Gemini had no problems generating stereo pair images (but are they real stereo pairs?). Photo realism was high, probably better than ChatGPT. It did like to change small details in the scene, e.g. colour or style of a car.
I tried generating images of a scene and not asking for a stereo pair. Again, details changed between views. Using the chat interface to try to correct details felt slightly better than ChatGPT.
Prompt: Create a view of Concorde from above, flying over continuous rolling sand dunes. The sun reflects from the wing edges. The tail has the British Airways livery. refined by Create the same view but zoomed out so that we can see a second Concorde flying in the same direction; the previous image was taken from a window on the second Concorde.
Firefly (https://www.adobe.com/uk/products/firefly/features/text-to-image.html) uses its own model called Firefly Image 4. It is a paid service that you need to sign up for however they offer 10 complimentary images as a trial.
There are a lot of options including uploading images for reference or style. This definitely has the look and feel of a professional product compared to the other services that offered a paid tier where paying is only a means to generating more images.
Photo realism was high in general but the model managed to produce cars that did not look like cars (see the last image below). I think in photo mode it should be more careful not to mash up images in this way. If I was paying for this I would be disappointed that images can be obviously AI generated.
I don't think 10 images would be enough for me to evaluate whether I wanted to pay for this service. I also noticed in the T&Cs they don't want you to use Firefly to generate image datasets for training other models which seems overly restrictive to me.
Prompt: A stereo photograph of the Arc de Triomphe in Paris; the baseline for the stereo camera is about 1 metre. The viewpoint shows cars and people in front of the Arc. The weather is sunny but there is a rainbow in the sky. Some of the people are tourists taking photos of each other.
Prompt: (Using the image to the left as the reference image) A photograph of the Arc de Triomphe in Paris. The viewpoint shows cars and people in front of the Arc. The weather is sunny but there is a rainbow in the sky. Some of the people are tourists taking photos of each other. Make sure the image shows the same scene as the reference image but from another viewpoint about 4 metres to the right.

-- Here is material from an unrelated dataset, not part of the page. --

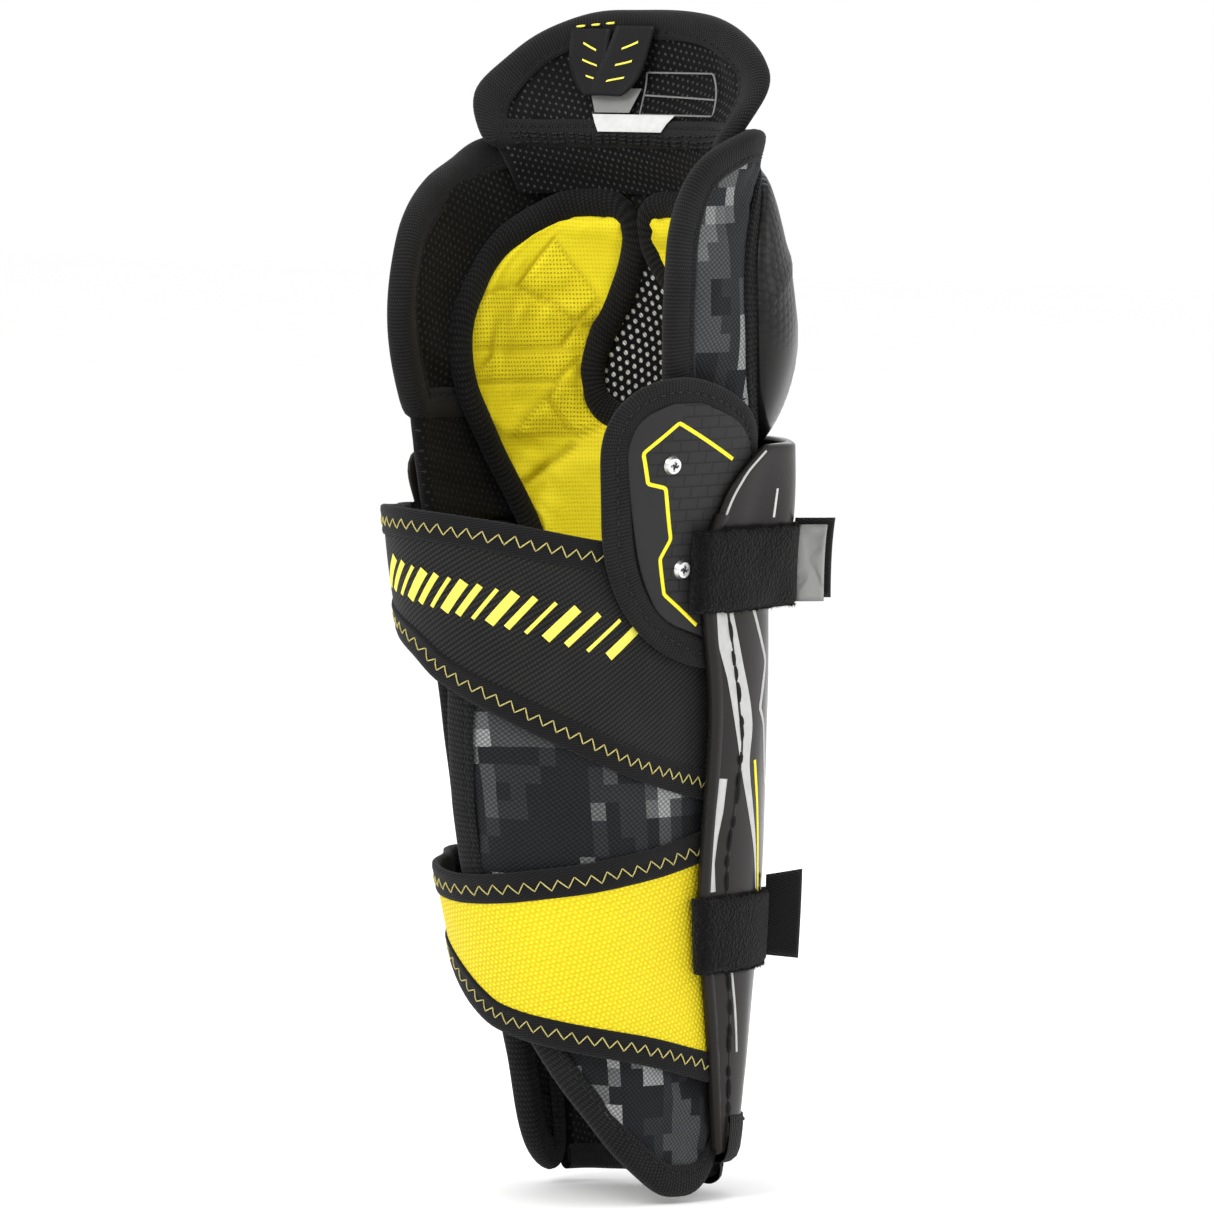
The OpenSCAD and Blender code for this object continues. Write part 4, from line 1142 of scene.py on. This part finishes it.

Bing (https://www.bing.com/images/create) uses DALL-E 3.
You must create a Microsoft account to use Bing. I already had a Microsoft account (yes, I purchased a copy of Windows a few years ago). I don't currently have a computer that runs Windows.

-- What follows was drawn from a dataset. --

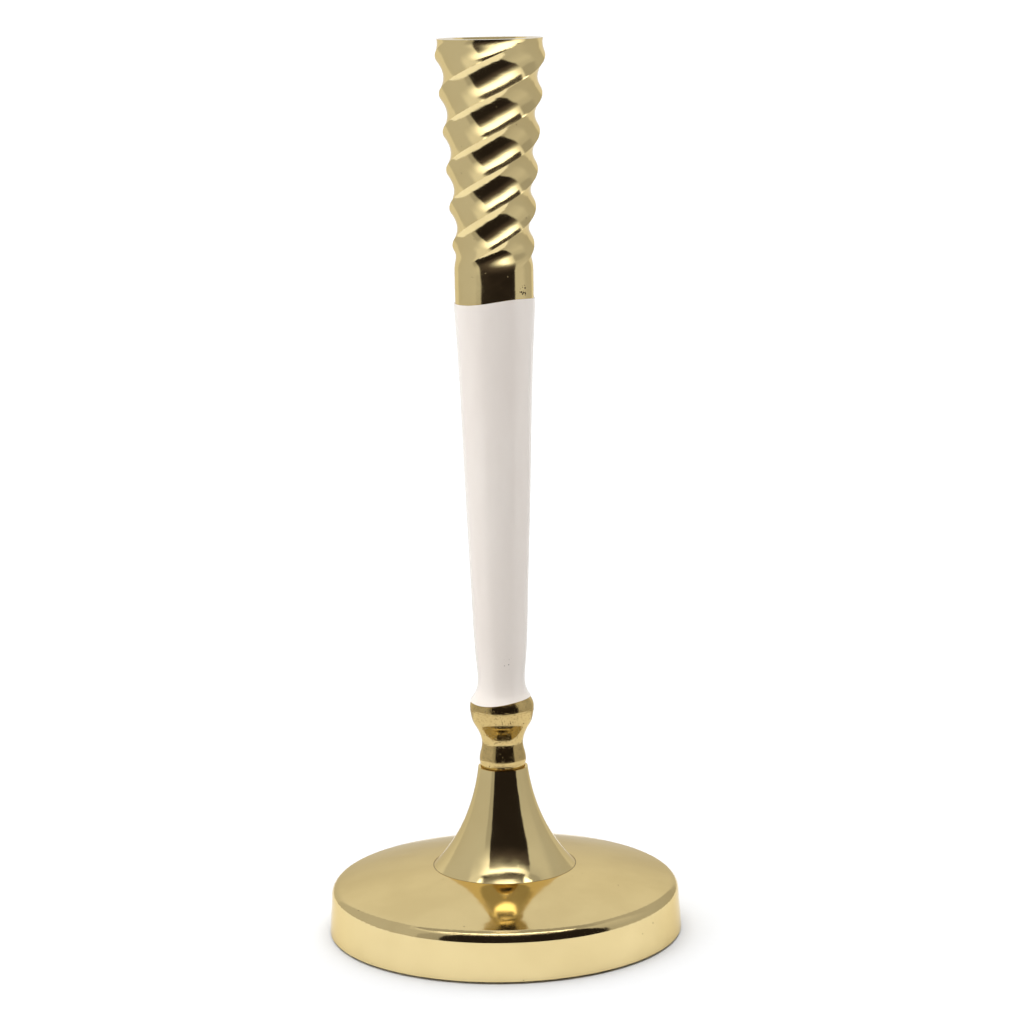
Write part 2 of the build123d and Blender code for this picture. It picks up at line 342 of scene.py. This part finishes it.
# The base's ring is painted shade in the seam round the trumpet's foot.
dished = brass("base_brass", base_gold, roughness=(0.06, 0.11), speckle=0.004, shaded_rings=[seam])
cast = brass("cast_brass", warm_gold, roughness=(0.07, 0.13), speckle=0.16, grain=0.35)
zinc = steel()
finishes = {
    "base": dished,
    "trumpet": polished,
    "spiral_socket": fluted,
    "stem_core": cast,
    "neck": cast,
    "enamel_coat": enamel(),
    "tie_rod": zinc,
    "flat_washer": zinc,
    "lock_washer": zinc,
    "rod_nut": zinc,
}
for name, finish in finishes.items():
    nodes[name].material_slots[0].material = finish

# ---- Felt pad ------------------------------------------------------------------------------
felt_segments = 256
felt_edge_steps = 12
weld_distance = 1e-7


def felt_disc():
    """A thin felt disc with a rounded cut edge."""
    mesh = bmesh.new()
    half = (felt_high.z - felt_low.z) / 2
    profile = [(0, felt_low.z)]
    for step in range(felt_edge_steps + 1):
        turn = pi * step / felt_edge_steps
        profile.append((felt_radius - half * (1 - sin(turn)), half - half * cos(turn)))
    profile.append((0, felt_high.z))
    verts = [mesh.verts.new((r, 0, z)) for r, z in profile]
    edges = [mesh.edges.new(pair) for pair in zip(verts, verts[1:])]
    bmesh.ops.spin(
        mesh, geom=verts + edges, axis=(0, 0, 1), cent=(0, 0, 0), angle=2 * pi,
        steps=felt_segments, use_merge=True,
    )
    bmesh.ops.remove_doubles(mesh, verts=mesh.verts, dist=weld_distance)
    bmesh.ops.recalc_face_normals(mesh, faces=mesh.faces)
    data = bpy.data.meshes.new("felt_disc")
    mesh.to_mesh(data)
    mesh.free()
    data.shade_smooth()
    disc = bpy.data.objects.new("felt_disc", data)
    bpy.context.collection.objects.link(disc)
    data.materials.append(felt())
    return disc


pad = felt_disc()
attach(pad, "root")
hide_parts("felt_pad")

# ---- Floor ---------------------------------------------------------------------------------
floor_reach = 400.0
floor_tones = ((0.70, 0.713, 0.735, 1), (0.715, 0.728, 0.75, 1))
floor_noise, floor_roughness = (300, 2), 0.9

bpy.ops.mesh.primitive_plane_add(size=2 * floor_reach)
floor = bpy.context.object
floor.name = "floor"
floor_material, tree, shader = new_material("pale_floor")
fill(
    tree, shader, Roughness=floor_roughness, Specular_IOR_Level=0.0,
    Base_Color=blend_colours(tree, noise(tree, place(tree), *floor_noise), *floor_tones),
)
floor.data.materials.append(floor_material)

# ---- Light tent ----------------------------------------------------------------------------
# The world gives the diffuse light of the enamel and the floor. Mirrors see this tent instead,
# which widens towards its roof. In front, towards the camera, it has a dark opening, above it a
# bright curtain and on top a dark header. Sides are degrees from the front (-Y) towards the
# right, and heights start at the table.
tent_sides = 192
tent_profile = ((0.19, 0.0), (0.19, 0.306), (0.24, 0.44), (0.31, 0.64))  # radius and height
tent_width = 1.25  # how much wider than deep the tent is
studio_white = (1.0, 0.99, 0.97, 1)
dark_tint, tint_step = (1.0, 0.78, 0.76, 1), (0.02, 0.25)  # its dark parts are warmer

opening = (-38, 60.5, 2, 4)
opening_glow = (0.19, 0.26, 0.02, 0.08)  # it is dark, with a faint glow higher up
curtain_rise, curtain_sharpness, curtain_light = (0.225, 0.355), 2.5, 2.6
curtain_fade = (25, 62, 1, 0.3)  # it is dimmer towards the right
header, header_rise, header_light = (-60, 52, 12, 4), (0.444, 0.46), 0.05

left_light, left_rise = 0.60, (0.19, 0.36)  # the left wall gets brighter higher up,
left_high = (-68, -38, 0.85, 2.1)  # most of all towards the front,
left_delay = (-105, -72, 0.30, 0)  # and starts this much higher towards its back
post, post_top, post_light = (-52, -38, 3, 1), (0.18, 0.22, 1, 0), 0.45  # beside the opening
right_light = 0.55  # at the right wall's foot, and above it as (from, to, level)
right_levels = ((0.05, 0.14, 0.61), (0.14, 0.22, 0.66), (0.24, 0.32, 0.58), (0.33, 0.38, 0.43))
far_right, far_right_light = (92, 108), 0.53
back, back_rise = (138, 234, 6, 6), (0.02, 0.12, 0.68, 0.84)

roof_lamp = (-0.15, -0.08, 3.0, 0.42)  # along Y: bright in front of the first, then dim
roof_rim, roof_rim_light = (0.243, 0.263), 0.15  # outside it, over the header, the roof is dark


def angles(tree, output):
    """Side in degrees and height of a texture coordinate."""
    parts = add(tree, "SeparateXYZ", Vector=add(tree, "TexCoord").outputs[output]).outputs
    turned = calc(tree, "ARCTAN2", parts["X"], calc(tree, "MULTIPLY", parts["Y"], -1.0))
    return calc(tree, "DEGREES", turned), parts["Z"]


def full_turn(tree, side):
    """The same side as 0 to 360 degrees, so that a window can lie across the back."""
    return calc(tree, "MODULO", calc(tree, "ADD", side, 360.0), 360.0)


def tent_part(name, profile, pattern):
    """A part of the tent, turned from a profile of radii and heights; only mirrors see it."""
    mesh = bmesh.new()
    turns = [2 * pi * i / tent_sides for i in range(tent_sides)]
    rings = []
    for radius, height in profile:
        ring = [(tent_width * radius * cos(a), radius * sin(a), height) for a in turns]
        rings.append([mesh.verts.new(point) for point in ring])
    for lower, upper in zip(rings, rings[1:]):
        for i in range(tent_sides):
            mesh.faces.new((lower[i - 1], lower[i], upper[i], upper[i - 1]))
    if len(rings) == 1:
        mesh.faces.new(rings[0])
    data = bpy.data.meshes.new(name)
    mesh.to_mesh(data)
    mesh.free()
    part = bpy.data.objects.new(name, data)
    bpy.context.collection.objects.link(part)
    material, tree, shader = new_material(name)
    tree.nodes.remove(shader)
    strength = pattern(tree)
    tint = blend_colours(tree, ramp(tree, strength, *tint_step), dark_tint, studio_white)
    glow = add(tree, "Emission", Color=tint, Strength=strength)
    put(tree, tree.nodes["Material Output"].inputs["Surface"], glow.outputs[0])
    data.materials.append(material)
    part.visible_camera = part.visible_diffuse = part.visible_shadow = False


def wall_pattern(tree):
    """Light of the tent's wall, each part laid over those before it."""
    side, height = angles(tree, "Object")
    late = calc(tree, "SUBTRACT", height, ramp(tree, side, *left_delay))
    left = over(tree, left_light, ramp(tree, side, *left_high), ramp(tree, late, *left_rise))
    in_post = both(tree, within(tree, side, *post), ramp(tree, height, *post_top))
    left = over(tree, left, post_light, in_post)
    right = right_light
    for low, high, level in right_levels:
        right = over(tree, right, level, ramp(tree, height, low, high))
    right = over(tree, right, far_right_light, ramp(tree, side, *far_right))
    light = over(tree, right, left, calc(tree, "LESS_THAN", side, 0.0))
    at_back = within(tree, full_turn(tree, side), *back)
    light = over(tree, light, ramp(tree, height, *back_rise), at_back)
    curtain = calc(tree, "POWER", ramp(tree, height, *curtain_rise), curtain_sharpness)
    curtain = both(tree, curtain, ramp(tree, side, *curtain_fade))
    glow = ramp(tree, height, *opening_glow)
    front = calc(tree, "MULTIPLY_ADD", curtain, curtain_light, glow)
    light = over(tree, light, front, within(tree, side, *opening))
    in_header = both(tree, within(tree, side, *header), ramp(tree, height, *header_rise))
    return over(tree, light, header_light, in_header)


def roof_pattern(tree):
    """Light of the tent's roof: a lamp over its front, dimmer behind and dark at the front rim."""
    side = angles(tree, "Object")[0]
    at = place(tree)
    lamp = ramp(tree, add(tree, "SeparateXYZ", Vector=at).outputs["Y"], *roof_lamp)
    outside = ramp(tree, from_axis(tree, at, 1 / tent_width), *roof_rim)
    in_rim = both(tree, outside, within(tree, side, *header))
    return over(tree, lamp, roof_rim_light, in_rim)


tent_part("tent_wall", tent_profile, wall_pattern)
tent_part("tent_roof", tent_profile[-1:], roof_pattern)

# ---- World ---------------------------------------------------------------------------------
# Sides are measured as in the tent. Heights are sines of the angle above the horizon.
wall_light = 0.58
left_side, left_gain = (-110, -45, 40, 10), 2.5  # times the walls' light
front_side, front_top, front_light = (-40, 62, 10, 10), (0.6, 0.8, 1, 0), 0.09
front_tint = (1.0, 0.72, 0.5, 1)
behind, behind_heights, behind_light = (120, 240, 20, 20), (0.3, 0.86, 0.1, 0.05), 1.6
overhead_start, overhead_full = 58, 68  # degrees above the horizon
overhead_light = 4.0

world = bpy.data.worlds.new("studio")
bpy.context.scene.world = world
world.use_nodes = True
tree = world.node_tree
side, height = angles(tree, "Generated")
at_left = within(tree, side, *left_side)
in_front = both(tree, within(tree, side, *front_side), ramp(tree, height, *front_top))
at_back = within(tree, full_turn(tree, side), *behind)
at_back = both(tree, at_back, within(tree, height, *behind_heights))
overhead = ramp(tree, height, sin(radians(overhead_start)), sin(radians(overhead_full)))
light = over(tree, wall_light, wall_light * left_gain, at_left)
light = over(tree, light, front_light, in_front)
light = over(tree, light, behind_light, at_back)
light = over(tree, light, overhead_light, overhead)
tint = blend_colours(tree, in_front, studio_white, front_tint)
fill(tree, tree.nodes["Background"], Color=tint, Strength=light)

bpy.context.scene.view_settings.view_transform = "Standard"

I could not sign in. I am using Firefox on Linux but trying to sign in results in a blank page. I checked my ad blocker and privacy extensions but they claimed to not be blocking anything.

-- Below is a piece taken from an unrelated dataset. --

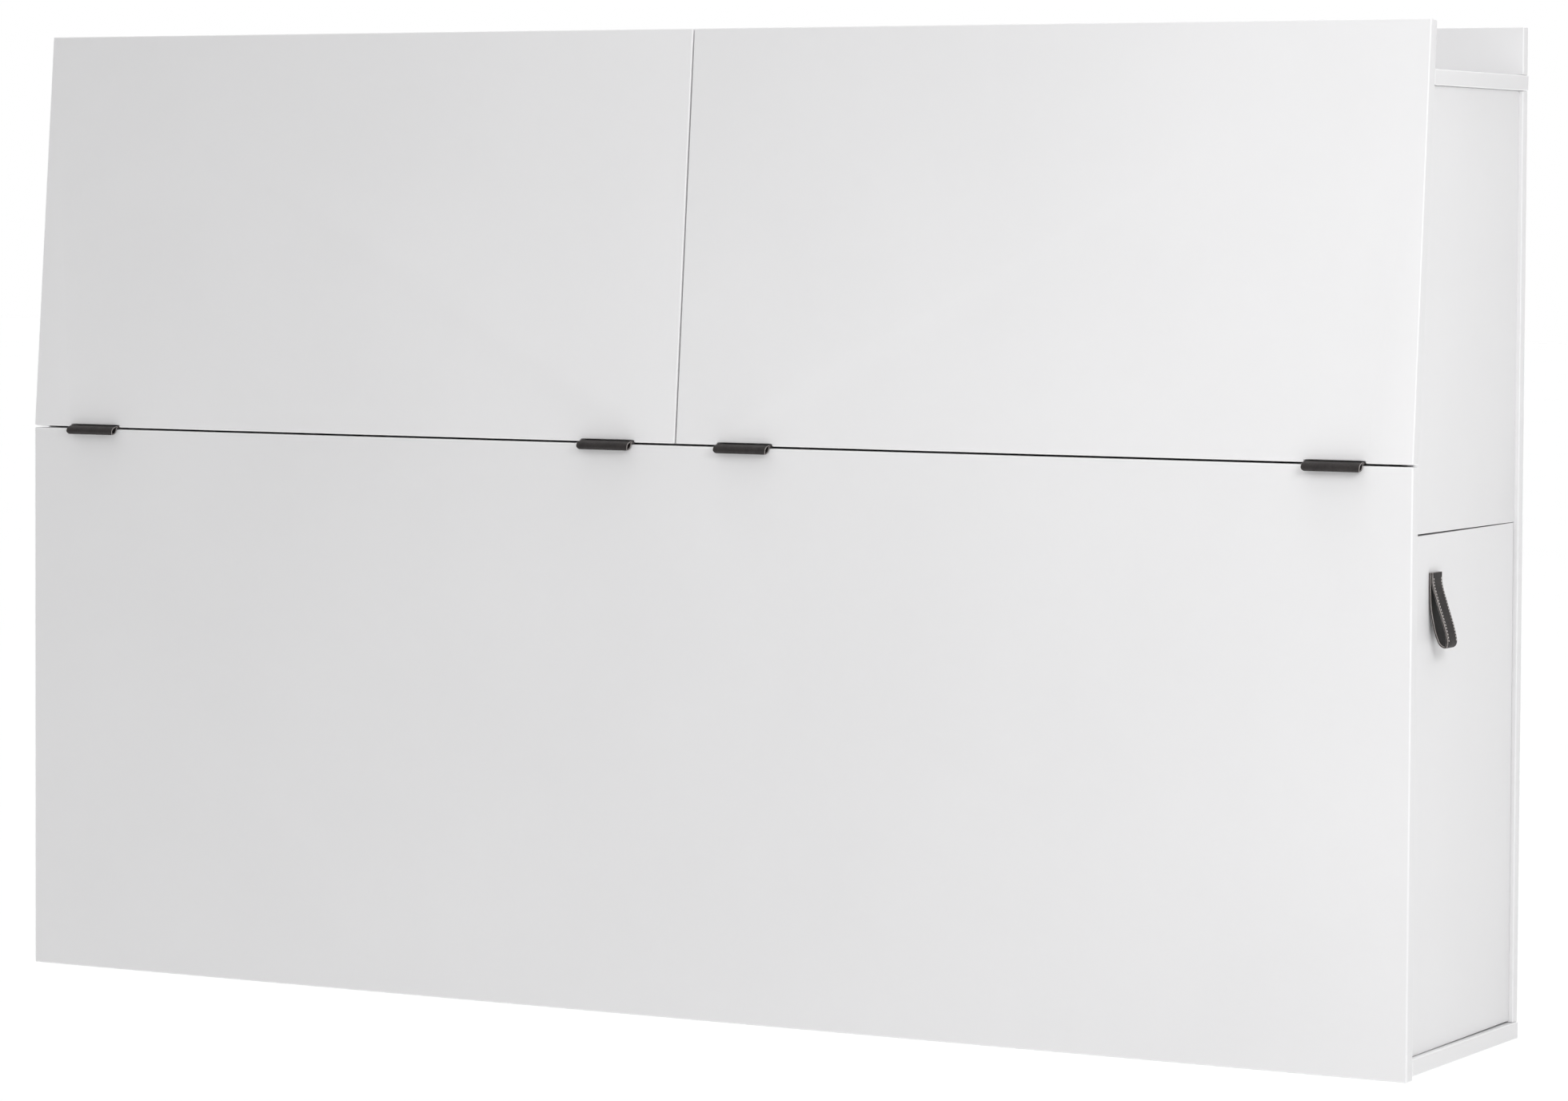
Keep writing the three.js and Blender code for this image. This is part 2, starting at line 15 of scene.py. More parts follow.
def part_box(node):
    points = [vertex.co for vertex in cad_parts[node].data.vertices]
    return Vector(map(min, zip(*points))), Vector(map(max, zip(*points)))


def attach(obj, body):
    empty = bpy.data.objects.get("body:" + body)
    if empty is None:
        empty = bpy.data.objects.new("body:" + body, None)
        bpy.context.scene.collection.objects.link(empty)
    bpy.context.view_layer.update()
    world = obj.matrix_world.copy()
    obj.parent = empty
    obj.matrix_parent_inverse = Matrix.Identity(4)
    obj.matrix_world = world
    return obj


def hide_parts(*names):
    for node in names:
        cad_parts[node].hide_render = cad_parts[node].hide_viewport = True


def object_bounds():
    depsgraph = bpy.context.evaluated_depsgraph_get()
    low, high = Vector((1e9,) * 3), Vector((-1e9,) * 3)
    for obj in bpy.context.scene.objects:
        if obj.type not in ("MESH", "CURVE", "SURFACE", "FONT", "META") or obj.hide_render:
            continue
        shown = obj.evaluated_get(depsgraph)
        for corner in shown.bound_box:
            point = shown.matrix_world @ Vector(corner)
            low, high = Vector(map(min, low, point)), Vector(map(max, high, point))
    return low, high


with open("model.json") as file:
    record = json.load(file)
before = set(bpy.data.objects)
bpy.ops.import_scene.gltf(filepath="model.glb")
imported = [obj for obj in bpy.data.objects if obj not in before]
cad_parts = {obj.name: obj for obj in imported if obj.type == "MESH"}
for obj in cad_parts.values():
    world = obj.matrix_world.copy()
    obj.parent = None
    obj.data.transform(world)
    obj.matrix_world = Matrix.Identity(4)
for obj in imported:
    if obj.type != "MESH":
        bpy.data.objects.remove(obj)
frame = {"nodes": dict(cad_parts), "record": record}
cad_low, cad_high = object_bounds()

MM = 0.001
BODIES = frame["record"]["behaviour"]["bodies"]
BODY_OF = {node: body for body, nodes in BODIES.items() for node in nodes}

PANEL_LOW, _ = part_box("bed_panel")
BASE = Vector((0.0, PANEL_LOW.y, PANEL_LOW.z))
SIDES = (("left", -1), ("right", 1))

# Sizes and places, in millimetres from BASE, that several pieces share.
FRONT_BOARD = 20
SIDE_OUTER = 1052
BACK_FACE = 373.7
WALL_FACE = 390
SHELF_UNDER = 778
SHELF_MIDDLE = 787
FLAP_BOTTOM = 775
FLAP_RISE = 557
FLAP_SETBACK = 46
FLAP_LEAN = math.atan2(FLAP_SETBACK, FLAP_RISE)


def at(x, y, z):
    """A point given in millimetres from the middle of the bed panel's lower front edge."""
    return BASE + Vector((x, y, z)) * MM


def lean_matrix():
    """From a flap's own upright frame, in metres, to its closed place."""
    return Matrix.Translation(at(0, 0, FLAP_BOTTOM)) @ Matrix.Rotation(-FLAP_LEAN, 4, "X")


# --- Materials ---


def feed(tree, socket, value):
    """Sets an input, or links it when the value is another node's output."""
    if isinstance(value, bpy.types.NodeSocket):
        tree.links.new(value, socket)
    else:
        socket.default_value = value


def add_node(tree, kind, **inputs):
    """A new shader node; an input's name is written with _ for each space."""
    node = tree.nodes.new("ShaderNode" + kind)
    for name, value in inputs.items():
        feed(tree, node.inputs[name.replace("_", " ")], value)
    return node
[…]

I tried again with Chrome and got as far as receiving a code by email to use for the login but the login web page would not accept it.
It was a battle to get these generators to produce images according to my specifications, although to be fair I was quite demanding on consistency. The services that use a chat type interface usually gave better results although we only have a few data points here. Sometimes it felt that ChatGPT rushed the job, hoping it was good enough and then it would fix it on my next prompt.
For the stereo pair images I did not confirm that any of them were a true stereo pair. That is certainly a future work and might give insight into how well a model understood the stereo images it has seen.
I preferred the results from Gemini but I can see myself using some of the other services, depending on my needs. I really wanted to try some self hosted algorithms but I did not have time to do so.
Generative AI video generators are sure to be more consistent; at the time of the competition I did not find any free services to test with.